As you may have noticed, we’ve strayed a bit from the real GDP issue, because the government doesn’t use the CPI for its real GDP adjustment.  There are a number of data series in use as inflation proxies.  The Federal Reserve, for example, prefers to use the Personal Consumption Index deflator.  For GDP, the government uses the GDP deflator.  All of them, however, are similar in philosophy.  They view inflation as an exclusively low-frequency phenomenon that exists only over time spans of months, quarters, years and decades, and their measurements exclude by design those prices that react quickly.  The GDP deflator in particular is focused on “final goods and services”, not unlike the CPI.  So, as with the CPI, it must lag.
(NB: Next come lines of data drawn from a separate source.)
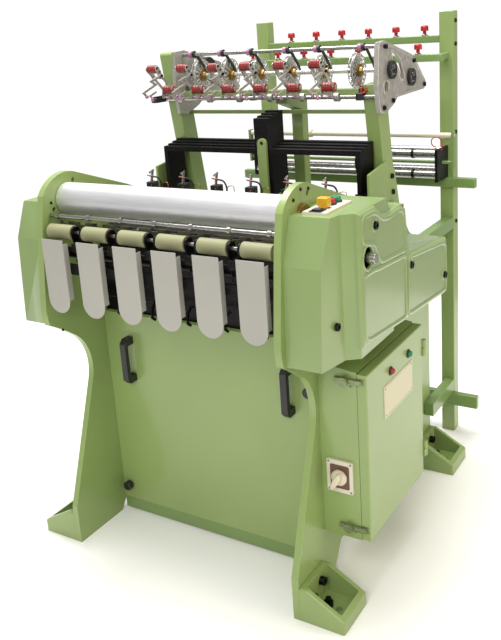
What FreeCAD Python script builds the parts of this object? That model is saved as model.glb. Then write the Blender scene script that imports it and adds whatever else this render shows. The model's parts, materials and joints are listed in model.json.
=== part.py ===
import FreeCAD, Part
import math
import os
from FreeCAD import Vector

# Power loom for narrow tapes: two side plates joined by rails, six tape heads at the front,
# heald frames behind them, a yarn feeder on two leaning uprights and a creel at the back.
# Millimetres. X to the right as the operator faces the loom, Y to the back, Z up.
# The model is laid out from the floor, the mid-plane and the front of the feet, and every
# piece is then moved so that the origin is the bottom centre of the whole loom's box.

# ---------------------------------------------------------------- driving dimensions
HEADS = 6                   # tapes woven side by side
HEAD_PITCH = 130.0          # from one tape to the next at the front
FACE_GAP = 0.3              # gap kept between curved faces that don't bear on each other
RUN_GAP = 0.05              # radial clearance of a shaft in its bore

INNER_WIDTH = 760.0         # between the side plates
PLATE_T = 20.0              # side plate thickness
HUMP_Y, HUMP_Z, HUMP_R = 130.0, 1043.0, 117.0
PLATE_REAR_Y = 1000.0       # rear edge of a side plate at the floor
PLATE_TOP_Z = 985.0         # plate's level top behind the hump

ROLLER_Y, ROLLER_Z, ROLLER_R = 125.0, 1083.0, 46.0
ROLLER_STUB_R = 12.0
ROLLER_END_GAP = 2.0        # roller face to plate

TAPE_Y, TAPE_Z, TAPE_R = 37.0, 1007.0, 21.0
TAPE_SLEEVE_LEN = 88.0
TAPE_SHAFT_R = 6.0

CHUTE_W = 80.0
CHUTE_T = 2.0
CHUTE_Y = -10.0             # front face of a chute
CHUTE_DEPTH = 20.0          # front face to the back edge of its flanges
CHUTE_TOP, CHUTE_BOTTOM = 995.0, 778.0

PANEL_Y = 222.0             # front face of the front panel
PANEL_T = 3.0
PANEL_Z0, PANEL_Z1 = 43.0, 700.0

SHAFT_Y, SHAFT_Z, SHAFT_R = 162.0, 977.0, 14.0
SHAFT_OUT = 22.0            # shaft end beyond the right cover
MOTOR_Y, MOTOR_Z, MOTOR_R = 354.0, 838.0, 72.0
MOTOR_LEN = 230.0
MOTOR_SHAFT_R = 10.0
BIG_PULLEY_R, SMALL_PULLEY_R, PULLEY_W = 66.0, 33.0, 28.0
BELT_T = 8.0
PULLEY_OUT = 24.0           # side plate's outer face to the pulleys

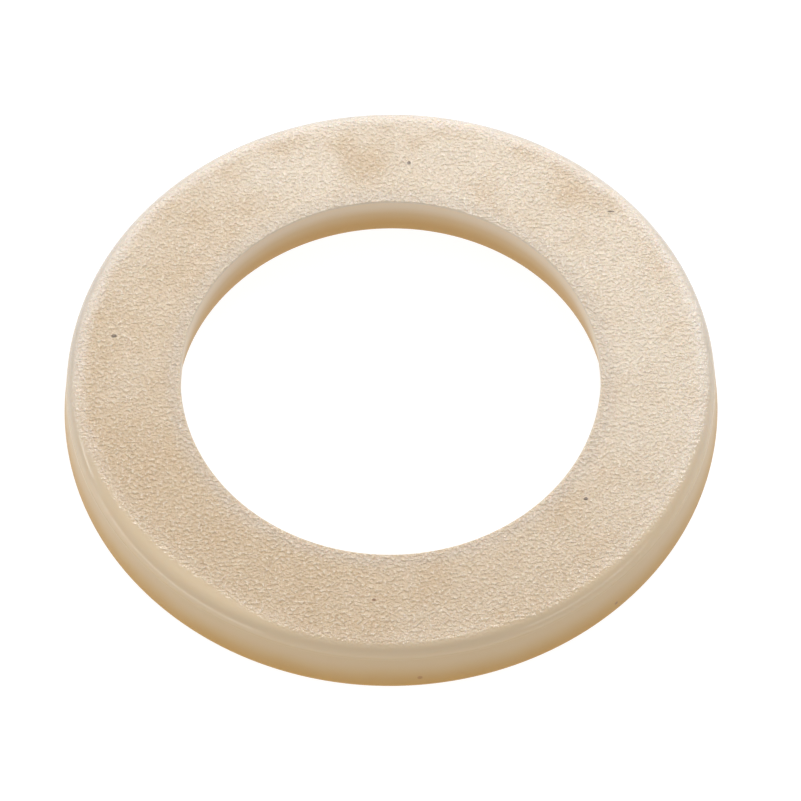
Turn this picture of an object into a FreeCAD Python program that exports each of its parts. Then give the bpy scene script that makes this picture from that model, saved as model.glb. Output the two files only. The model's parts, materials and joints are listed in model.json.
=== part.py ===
import FreeCAD, Part
import os
import Sketcher

# Flat washer of the small-diameter series for an M12 bolt, moulded in natural nylon.
#
# The washer is one solid ring.  Its frame has the origin on the bore axis in the plane of the
# lower face, with +Z up through the bore, and all sizes are in millimetres.
#
#   lower face   where the mould parts: the widest outline and the widest mouth of the bore
#   outer wall   drafted, so it leans in towards the upper face, and ends there in a soft round
#   bore         a straight land under the upper face, and below it the draft of the core pin
#
#   axis        upper face
#    |      D ------------- C           D-E  straight land of the bore
#    |      E                \          E-A  drafted wall of the bore
#    |       \                \         B-C  drafted outer wall
#    |        A -------------- B
#                lower face

# ---------------------------------------------------------------- driving dimensions
DRIVING_DIMENSIONS = {
    "thickness": 1.85,
    "bore_radius": 6.45,
    "outer_radius": 10.1,
    "bore_land": 0.5,
    "outer_draft": 5.0,
    "bore_draft": 8.0,
    "upper_round": 0.42,
    "bore_round": 0.05,
    "foot_round": 0.2,
}

SHEET_NAME = "Dims"
WASHER_NODE = "washer"
EDGE_MATCH = 1e-4
LEAST_SHARE_LEFT = 0.98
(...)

Consequently, if there is an incipient rise in inflation, then, it will take time to be reflected in most conventional inflation indexes, including the GDP deflator.  So inflation first gooses nominal GDP before it is reflected in the GDP deflator, resulting in a surge of reported “real” GDP.  That’s exactly what happened last quarter, and explains why this surge can’t be readily accounted for by newly resurgent employment or otherwise unmeasurable “productivity”.  This phenomenon is also behind the widespread myth that inflation results from an “overheating” economy.  This takes us full circle back to our original assertion: nothing to celebrate here … this GDP report confirms only a surge in inflation.